Bakın şimdi bu hafta ve gelecek hafta oynanacak maçları seyredin. İnşallah hata yapmazlar, temennim bu. Ama adaletli düdük çalacaklarına da pek inanmıyorum.
Yönetim sınıfta kaldı
Galatasaray Başkanı Mustafa Cengiz’in hastalığı herkesi çok üzdü. Hele geçen gün televizyonda seyrederken gerçekten yüreğim paramparça oldu. Neden televizyona çıktı, onu da anlayamadım. Galatasaray’ın menfaatlerini koruyan orada başka bir yönetici yok mu?
Bilemiyorum böyle ne kadar gider? Fatih Terim isyan ediyor, gizlisi saklısı yok, televizyonlara konuşuyor. Yöneticilerden ‘çıt’ çıkmıyor. Kulübün içinde yaşanan sorunların artık saklanacak durumu kalmamış. Her gün gazetelerde okuyoruz. İçerdeki sorunları kim bitirecek... En başta Abdurrahim Albayrak ve Yusuf Günay’ın daha aktif olması lazım.

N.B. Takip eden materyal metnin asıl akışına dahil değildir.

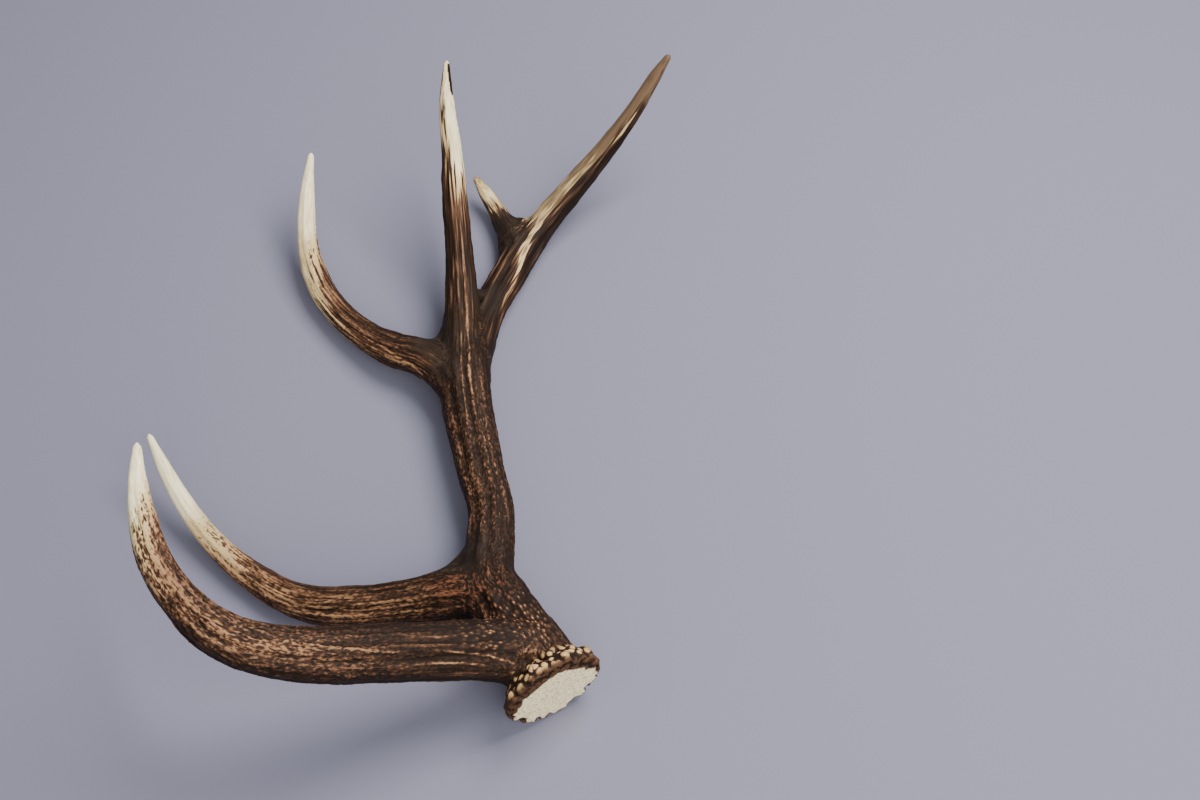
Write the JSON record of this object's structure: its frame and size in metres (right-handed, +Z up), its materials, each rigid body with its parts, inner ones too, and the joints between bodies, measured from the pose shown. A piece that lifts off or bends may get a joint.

Evet sıkıntılar çok büyük, işleri kolay değil. Ama Galatasaray’da yöneticilik yapıyorsan bunların altından kalkmak zorundasın. Hastalığıyla mücadele eden bir başkanı, en azından bu dönemde rahat ettirmek sizlerin görevi. Bilemiyorum bu gidişin sonu ne olacak... Camia yine fokurdamaya başladı.
Mert Hakan’a kızmıyorum
Artık bir gerçek var; eski dönemdeki futbolcular ile bugünkü oyuncuları birbirinden ayırmak lazım. Ben Can Bartu’yu, Lefter ağabeyi, Metin Oktay’ı, Turgay Şeren’i çok iyi tanırdım...

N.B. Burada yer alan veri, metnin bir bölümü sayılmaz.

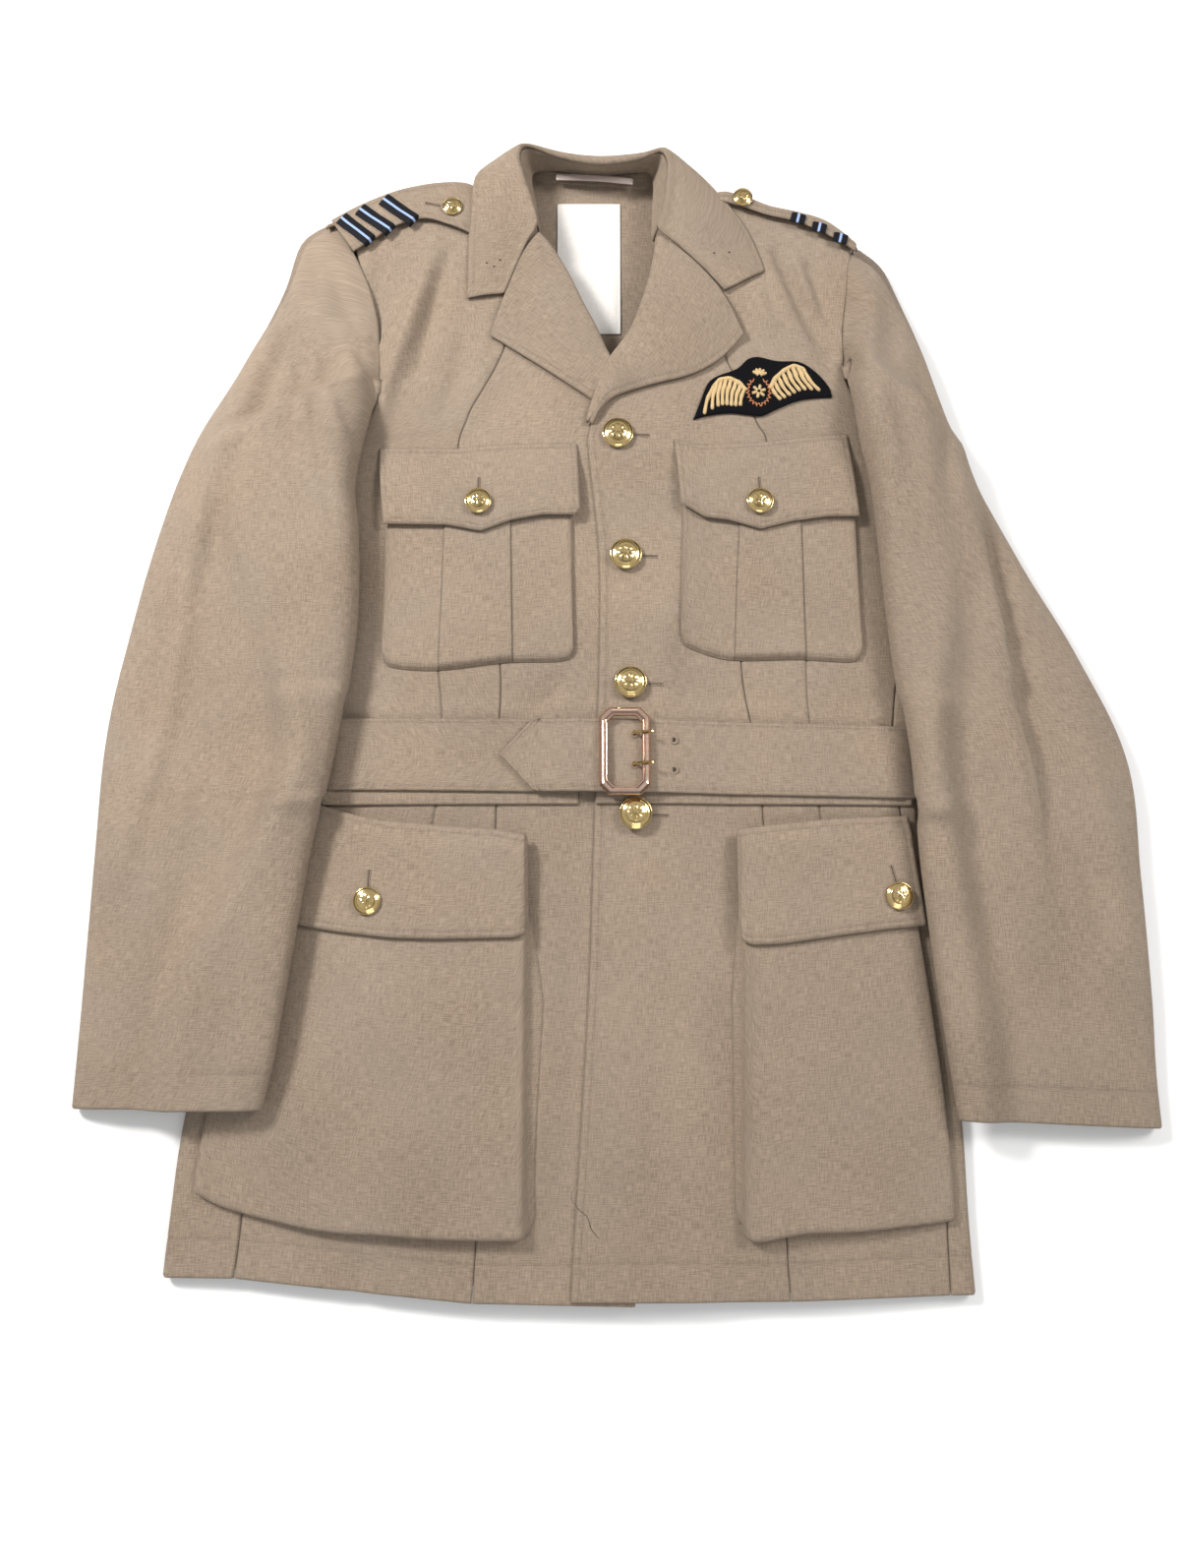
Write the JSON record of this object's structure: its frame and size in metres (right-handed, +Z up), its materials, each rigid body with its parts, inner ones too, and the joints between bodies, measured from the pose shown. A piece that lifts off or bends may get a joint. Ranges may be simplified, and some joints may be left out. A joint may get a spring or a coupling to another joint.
{
  "type": "pilot uniform jacket",
  "caption": "Belted pilot's uniform jacket laid flat: open collar and lapels, buttoned front, patch pockets with flaps, shoulder straps and a buckled self-cloth belt.",
  "frame": {"origin": "middle of the outline, on the plane the jacket lies on", "axes": "+Y towards the collar, +X towards the wearer's left side, +Z up out of the plane"},
  "size_m": [0.7466, 0.8636, 0.0565],
  "materials": {
    "stone_cloth": "matt stone-coloured gabardine",
    "braid": "black rank braid with a pale-blue centre line",
    "gilt_metal": "polished gilt",
    "buckle_metal": "polished rose gilt",
    "satin": "grey-brown satin",
    "label_cloth": "white woven tape",
    "badge_felt": "black felt with cream and brown cord"
  },
  "bodies": {
    "root": {"back": "stone_cloth", "side_body_right": "stone_cloth", "side_body_left": "stone_cloth", "front_side_right": "stone_cloth", "front_right": "stone_cloth", "front_side_left": "stone_cloth", "front_left": "stone_cloth", "sleeve_right": "stone_cloth", "sleeve_left": "stone_cloth", "lapel_right": "stone_cloth", "lapel_left": "stone_cloth", "collar_fall": "stone_cloth", "collar_stand": "stone_cloth", "shoulder_strap_right": "stone_cloth", "shoulder_strap_left": "stone_cloth", "chest_pocket_right": "stone_cloth", "chest_pocket_left": "stone_cloth", "chest_flap_right": "stone_cloth", "chest_flap_left": "stone_cloth", "lower_pocket_right": "stone_cloth", "lower_pocket_left": "stone_cloth", "lower_flap_right": "stone_cloth", "lower_flap_left": "stone_cloth", "waist_band_right": "stone_cloth", "waist_band_left": "stone_cloth", "belt": "stone_cloth", "braid_right_1": "braid", "braid_right_2": "braid", "braid_right_3": "braid", "braid_left_1": "braid", "braid_left_2": "braid", "braid_left_3": "braid", "prong_upper": "gilt_metal", "prong_lower": "gilt_metal", "button_front_1": "gilt_metal", "button_front_2": "gilt_metal", "button_front_3": "gilt_metal", "button_front_4": "gilt_metal", "button_chest_right": "gilt_metal", "button_chest_left": "gilt_metal", "button_lower_right": "gilt_metal", "button_lower_left": "gilt_metal", "button_strap_right": "gilt_metal", "button_strap_left": "gilt_metal", "buckle_frame": "buckle_metal", "hanger_loop": "satin", "label": "label_cloth", "badge": "badge_felt"}
  },
  "joints": []
}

Onların bütün her şeyi forma giydikleri kulüpleriydi. Ama şimdi onun yerini para aldı. Sivassporlu Mert Hakan önce ‘Galatasaraylıyım. Babamın vasiyeti’ dedi. Sonra Fenerbahçe, Galatasaray’dan daha fazla para verince sarı-lacivertli kulüple anlaştı. Anlaşmadan önce de Abdurrahim Albayrak’ı arayıp ‘Fenerbahçe sizin verdiğinizin iki katını veriyor. Siz ne düşünüyorsunuz’ diye soruyor. Albayrak da ‘Hayırlı olsun’ diyor!
Bu yüzden Mert Hakan’a kızmamak lazım. Artık forma değil, para konuşuyor futbolcular için.